GIVEN RECORDS
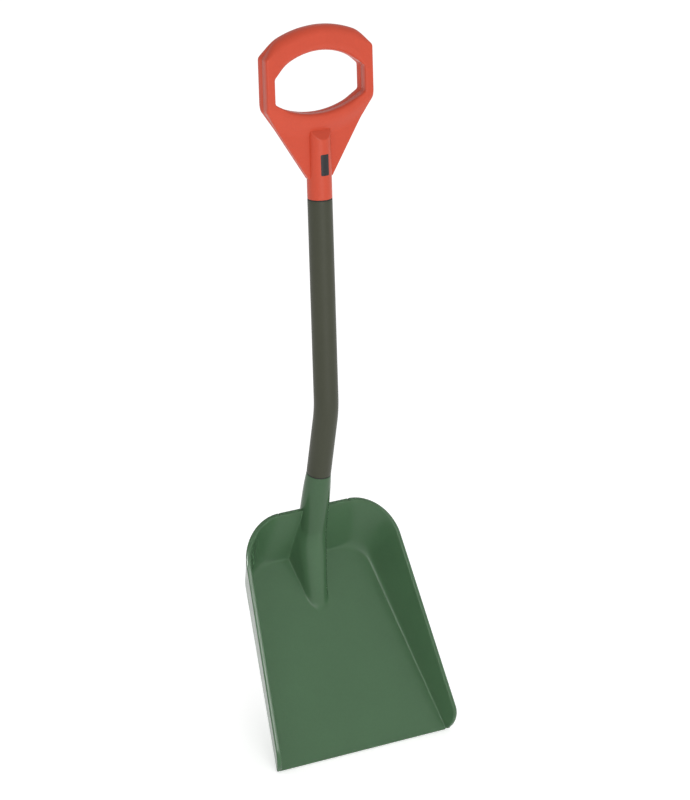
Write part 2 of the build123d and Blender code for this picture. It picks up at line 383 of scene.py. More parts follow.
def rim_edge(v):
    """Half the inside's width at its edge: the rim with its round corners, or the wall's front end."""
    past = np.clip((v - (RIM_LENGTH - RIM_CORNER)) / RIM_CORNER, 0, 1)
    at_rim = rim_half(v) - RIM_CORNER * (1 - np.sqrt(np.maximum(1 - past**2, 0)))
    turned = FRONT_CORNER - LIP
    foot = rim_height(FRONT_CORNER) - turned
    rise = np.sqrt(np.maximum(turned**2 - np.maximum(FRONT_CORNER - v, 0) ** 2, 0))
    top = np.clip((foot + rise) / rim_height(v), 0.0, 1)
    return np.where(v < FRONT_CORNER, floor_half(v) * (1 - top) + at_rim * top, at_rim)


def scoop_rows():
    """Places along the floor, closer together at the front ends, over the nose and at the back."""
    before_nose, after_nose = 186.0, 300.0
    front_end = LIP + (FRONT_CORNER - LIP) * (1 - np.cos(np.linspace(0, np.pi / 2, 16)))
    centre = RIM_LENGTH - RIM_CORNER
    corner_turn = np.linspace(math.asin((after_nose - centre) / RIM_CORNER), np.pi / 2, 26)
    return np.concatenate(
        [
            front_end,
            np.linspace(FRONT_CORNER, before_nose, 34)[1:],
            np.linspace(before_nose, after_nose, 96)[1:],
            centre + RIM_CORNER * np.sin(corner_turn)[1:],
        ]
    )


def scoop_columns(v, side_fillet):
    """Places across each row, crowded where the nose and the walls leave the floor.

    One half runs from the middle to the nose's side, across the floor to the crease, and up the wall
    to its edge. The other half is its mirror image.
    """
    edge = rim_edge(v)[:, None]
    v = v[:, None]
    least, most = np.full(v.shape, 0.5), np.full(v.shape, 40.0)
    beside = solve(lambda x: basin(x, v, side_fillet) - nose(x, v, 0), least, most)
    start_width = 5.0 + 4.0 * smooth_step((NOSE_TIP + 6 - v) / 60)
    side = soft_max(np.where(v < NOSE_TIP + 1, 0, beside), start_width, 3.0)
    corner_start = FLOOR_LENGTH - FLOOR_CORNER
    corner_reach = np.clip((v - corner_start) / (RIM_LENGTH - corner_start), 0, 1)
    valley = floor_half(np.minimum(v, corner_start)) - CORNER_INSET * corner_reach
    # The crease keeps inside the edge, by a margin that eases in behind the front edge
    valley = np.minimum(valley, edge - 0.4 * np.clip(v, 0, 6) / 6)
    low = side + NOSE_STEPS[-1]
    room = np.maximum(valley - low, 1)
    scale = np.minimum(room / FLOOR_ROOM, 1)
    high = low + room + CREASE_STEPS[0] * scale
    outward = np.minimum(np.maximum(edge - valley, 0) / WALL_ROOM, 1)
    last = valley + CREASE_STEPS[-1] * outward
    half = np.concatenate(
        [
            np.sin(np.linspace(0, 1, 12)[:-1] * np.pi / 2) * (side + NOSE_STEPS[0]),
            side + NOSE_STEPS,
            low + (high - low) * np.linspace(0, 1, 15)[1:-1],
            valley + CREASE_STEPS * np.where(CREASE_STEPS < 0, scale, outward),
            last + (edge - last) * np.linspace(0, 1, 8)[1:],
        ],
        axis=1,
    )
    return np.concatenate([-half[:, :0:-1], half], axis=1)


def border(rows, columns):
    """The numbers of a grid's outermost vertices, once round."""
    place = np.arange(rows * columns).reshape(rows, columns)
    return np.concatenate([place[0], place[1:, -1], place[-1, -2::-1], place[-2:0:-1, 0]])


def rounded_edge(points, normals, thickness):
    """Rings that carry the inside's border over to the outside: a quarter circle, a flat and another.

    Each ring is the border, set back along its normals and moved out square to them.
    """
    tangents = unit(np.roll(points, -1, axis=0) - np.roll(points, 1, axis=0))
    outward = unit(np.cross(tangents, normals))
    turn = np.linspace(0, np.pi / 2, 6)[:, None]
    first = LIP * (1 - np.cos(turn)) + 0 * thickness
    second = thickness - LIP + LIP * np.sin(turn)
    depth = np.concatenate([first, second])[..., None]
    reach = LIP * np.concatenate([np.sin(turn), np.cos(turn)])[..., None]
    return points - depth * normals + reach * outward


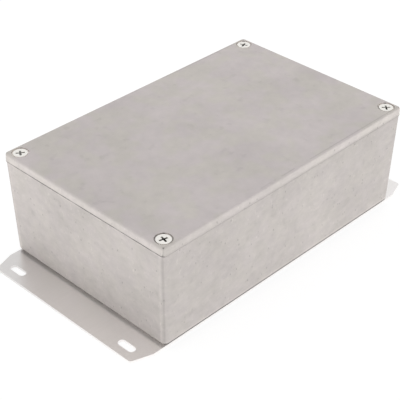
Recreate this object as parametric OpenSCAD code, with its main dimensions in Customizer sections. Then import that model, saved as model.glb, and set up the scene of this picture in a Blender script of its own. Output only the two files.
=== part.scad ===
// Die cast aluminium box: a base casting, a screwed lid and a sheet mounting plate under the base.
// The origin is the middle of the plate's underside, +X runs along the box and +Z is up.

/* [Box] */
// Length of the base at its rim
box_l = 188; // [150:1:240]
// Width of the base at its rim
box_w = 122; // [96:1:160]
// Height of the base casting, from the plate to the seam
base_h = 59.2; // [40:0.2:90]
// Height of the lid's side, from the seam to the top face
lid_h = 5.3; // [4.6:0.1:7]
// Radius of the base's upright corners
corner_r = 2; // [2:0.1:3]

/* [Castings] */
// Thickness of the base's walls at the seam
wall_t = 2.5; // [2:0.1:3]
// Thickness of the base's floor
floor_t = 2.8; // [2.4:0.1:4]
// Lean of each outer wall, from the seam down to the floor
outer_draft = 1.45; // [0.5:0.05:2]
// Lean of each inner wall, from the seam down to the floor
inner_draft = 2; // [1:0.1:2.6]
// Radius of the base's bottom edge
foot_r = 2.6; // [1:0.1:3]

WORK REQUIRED
The records above should be returned exactly.

ANSWER TO THIS TASK
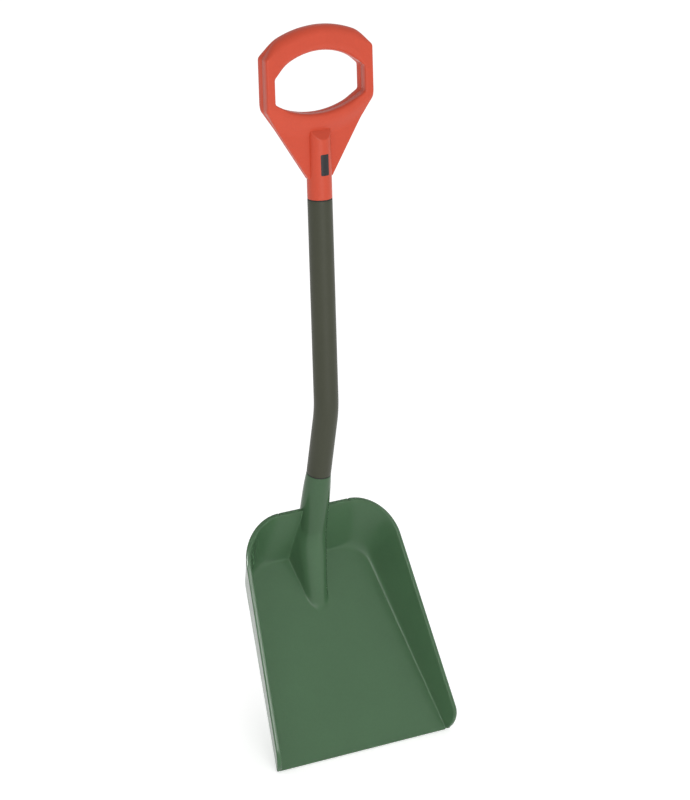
Write part 2 of the build123d and Blender code for this picture. It picks up at line 383 of scene.py. More parts follow.
def rim_edge(v):
    """Half the inside's width at its edge: the rim with its round corners, or the wall's front end."""
    past = np.clip((v - (RIM_LENGTH - RIM_CORNER)) / RIM_CORNER, 0, 1)
    at_rim = rim_half(v) - RIM_CORNER * (1 - np.sqrt(np.maximum(1 - past**2, 0)))
    turned = FRONT_CORNER - LIP
    foot = rim_height(FRONT_CORNER) - turned
    rise = np.sqrt(np.maximum(turned**2 - np.maximum(FRONT_CORNER - v, 0) ** 2, 0))
    top = np.clip((foot + rise) / rim_height(v), 0.0, 1)
    return np.where(v < FRONT_CORNER, floor_half(v) * (1 - top) + at_rim * top, at_rim)


def scoop_rows():
    """Places along the floor, closer together at the front ends, over the nose and at the back."""
    before_nose, after_nose = 186.0, 300.0
    front_end = LIP + (FRONT_CORNER - LIP) * (1 - np.cos(np.linspace(0, np.pi / 2, 16)))
    centre = RIM_LENGTH - RIM_CORNER
    corner_turn = np.linspace(math.asin((after_nose - centre) / RIM_CORNER), np.pi / 2, 26)
    return np.concatenate(
        [
            front_end,
            np.linspace(FRONT_CORNER, before_nose, 34)[1:],
            np.linspace(before_nose, after_nose, 96)[1:],
            centre + RIM_CORNER * np.sin(corner_turn)[1:],
        ]
    )


def scoop_columns(v, side_fillet):
    """Places across each row, crowded where the nose and the walls leave the floor.

    One half runs from the middle to the nose's side, across the floor to the crease, and up the wall
    to its edge. The other half is its mirror image.
    """
    edge = rim_edge(v)[:, None]
    v = v[:, None]
    least, most = np.full(v.shape, 0.5), np.full(v.shape, 40.0)
    beside = solve(lambda x: basin(x, v, side_fillet) - nose(x, v, 0), least, most)
    start_width = 5.0 + 4.0 * smooth_step((NOSE_TIP + 6 - v) / 60)
    side = soft_max(np.where(v < NOSE_TIP + 1, 0, beside), start_width, 3.0)
    corner_start = FLOOR_LENGTH - FLOOR_CORNER
    corner_reach = np.clip((v - corner_start) / (RIM_LENGTH - corner_start), 0, 1)
    valley = floor_half(np.minimum(v, corner_start)) - CORNER_INSET * corner_reach
    # The crease keeps inside the edge, by a margin that eases in behind the front edge
    valley = np.minimum(valley, edge - 0.4 * np.clip(v, 0, 6) / 6)
    low = side + NOSE_STEPS[-1]
    room = np.maximum(valley - low, 1)
    scale = np.minimum(room / FLOOR_ROOM, 1)
    high = low + room + CREASE_STEPS[0] * scale
    outward = np.minimum(np.maximum(edge - valley, 0) / WALL_ROOM, 1)
    last = valley + CREASE_STEPS[-1] * outward
    half = np.concatenate(
        [
            np.sin(np.linspace(0, 1, 12)[:-1] * np.pi / 2) * (side + NOSE_STEPS[0]),
            side + NOSE_STEPS,
            low + (high - low) * np.linspace(0, 1, 15)[1:-1],
            valley + CREASE_STEPS * np.where(CREASE_STEPS < 0, scale, outward),
            last + (edge - last) * np.linspace(0, 1, 8)[1:],
        ],
        axis=1,
    )
    return np.concatenate([-half[:, :0:-1], half], axis=1)


def border(rows, columns):
    """The numbers of a grid's outermost vertices, once round."""
    place = np.arange(rows * columns).reshape(rows, columns)
    return np.concatenate([place[0], place[1:, -1], place[-1, -2::-1], place[-2:0:-1, 0]])


def rounded_edge(points, normals, thickness):
    """Rings that carry the inside's border over to the outside: a quarter circle, a flat and another.

    Each ring is the border, set back along its normals and moved out square to them.
    """
    tangents = unit(np.roll(points, -1, axis=0) - np.roll(points, 1, axis=0))
    outward = unit(np.cross(tangents, normals))
    turn = np.linspace(0, np.pi / 2, 6)[:, None]
    first = LIP * (1 - np.cos(turn)) + 0 * thickness
    second = thickness - LIP + LIP * np.sin(turn)
    depth = np.concatenate([first, second])[..., None]
    reach = LIP * np.concatenate([np.sin(turn), np.cos(turn)])[..., None]
    return points - depth * normals + reach * outward


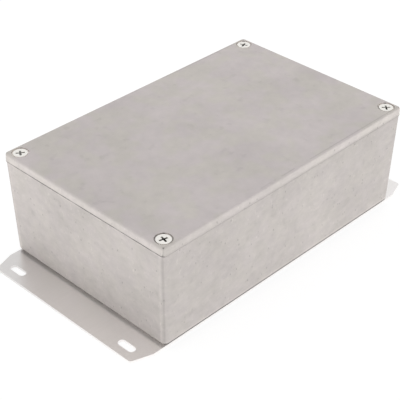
Recreate this object as parametric OpenSCAD code, with its main dimensions in Customizer sections. Then import that model, saved as model.glb, and set up the scene of this picture in a Blender script of its own. Output only the two files.
=== part.scad ===
// Die cast aluminium box: a base casting, a screwed lid and a sheet mounting plate under the base.
// The origin is the middle of the plate's underside, +X runs along the box and +Z is up.

/* [Box] */
// Length of the base at its rim
box_l = 188; // [150:1:240]
// Width of the base at its rim
box_w = 122; // [96:1:160]
// Height of the base casting, from the plate to the seam
base_h = 59.2; // [40:0.2:90]
// Height of the lid's side, from the seam to the top face
lid_h = 5.3; // [4.6:0.1:7]
// Radius of the base's upright corners
corner_r = 2; // [2:0.1:3]

/* [Castings] */
// Thickness of the base's walls at the seam
wall_t = 2.5; // [2:0.1:3]
// Thickness of the base's floor
floor_t = 2.8; // [2.4:0.1:4]
// Lean of each outer wall, from the seam down to the floor
outer_draft = 1.45; // [0.5:0.05:2]
// Lean of each inner wall, from the seam down to the floor
inner_draft = 2; // [1:0.1:2.6]
// Radius of the base's bottom edge
foot_r = 2.6; // [1:0.1:3]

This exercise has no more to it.